WHAT NEEDS TO BE DONE> Every line of the material is to be repeated exactly as it stands.

━━━ DATASET EXCERPT

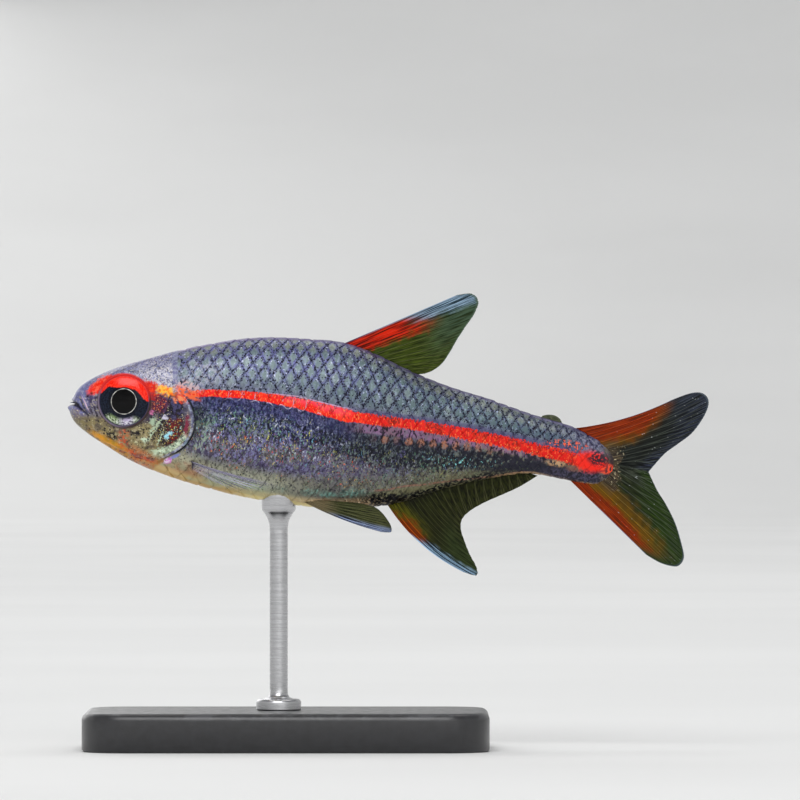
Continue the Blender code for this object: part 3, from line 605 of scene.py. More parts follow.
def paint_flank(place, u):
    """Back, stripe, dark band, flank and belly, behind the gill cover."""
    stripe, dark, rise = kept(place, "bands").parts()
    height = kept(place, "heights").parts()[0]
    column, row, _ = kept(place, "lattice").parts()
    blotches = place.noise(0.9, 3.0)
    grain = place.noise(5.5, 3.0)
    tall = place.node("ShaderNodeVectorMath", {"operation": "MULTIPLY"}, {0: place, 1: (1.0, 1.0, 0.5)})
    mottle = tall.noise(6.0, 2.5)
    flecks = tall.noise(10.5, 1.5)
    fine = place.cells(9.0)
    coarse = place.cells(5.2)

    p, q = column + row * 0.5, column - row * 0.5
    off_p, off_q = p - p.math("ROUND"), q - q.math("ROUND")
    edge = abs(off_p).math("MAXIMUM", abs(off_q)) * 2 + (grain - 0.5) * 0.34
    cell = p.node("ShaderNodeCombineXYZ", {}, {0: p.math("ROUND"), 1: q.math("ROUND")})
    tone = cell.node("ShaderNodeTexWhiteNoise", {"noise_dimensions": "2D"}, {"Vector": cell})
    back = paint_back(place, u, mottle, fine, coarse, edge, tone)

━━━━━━

THE RESULT>
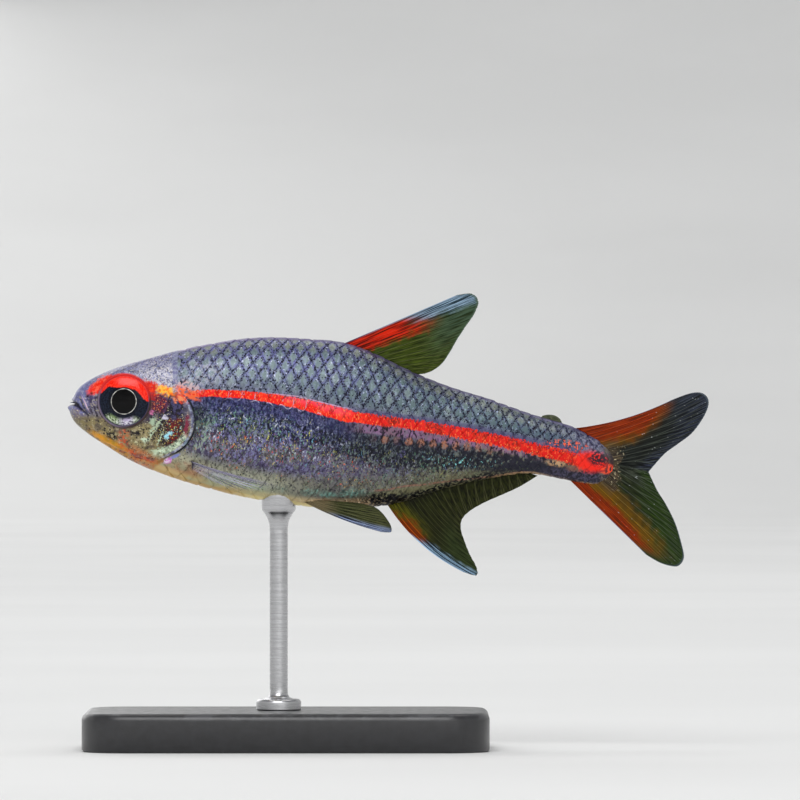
Continue the Blender code for this object: part 3, from line 605 of scene.py. More parts follow.
def paint_flank(place, u):
    """Back, stripe, dark band, flank and belly, behind the gill cover."""
    stripe, dark, rise = kept(place, "bands").parts()
    height = kept(place, "heights").parts()[0]
    column, row, _ = kept(place, "lattice").parts()
    blotches = place.noise(0.9, 3.0)
    grain = place.noise(5.5, 3.0)
    tall = place.node("ShaderNodeVectorMath", {"operation": "MULTIPLY"}, {0: place, 1: (1.0, 1.0, 0.5)})
    mottle = tall.noise(6.0, 2.5)
    flecks = tall.noise(10.5, 1.5)
    fine = place.cells(9.0)
    coarse = place.cells(5.2)

    p, q = column + row * 0.5, column - row * 0.5
    off_p, off_q = p - p.math("ROUND"), q - q.math("ROUND")
    edge = abs(off_p).math("MAXIMUM", abs(off_q)) * 2 + (grain - 0.5) * 0.34
    cell = p.node("ShaderNodeCombineXYZ", {}, {0: p.math("ROUND"), 1: q.math("ROUND")})
    tone = cell.node("ShaderNodeTexWhiteNoise", {"noise_dimensions": "2D"}, {"Vector": cell})
    back = paint_back(place, u, mottle, fine, coarse, edge, tone)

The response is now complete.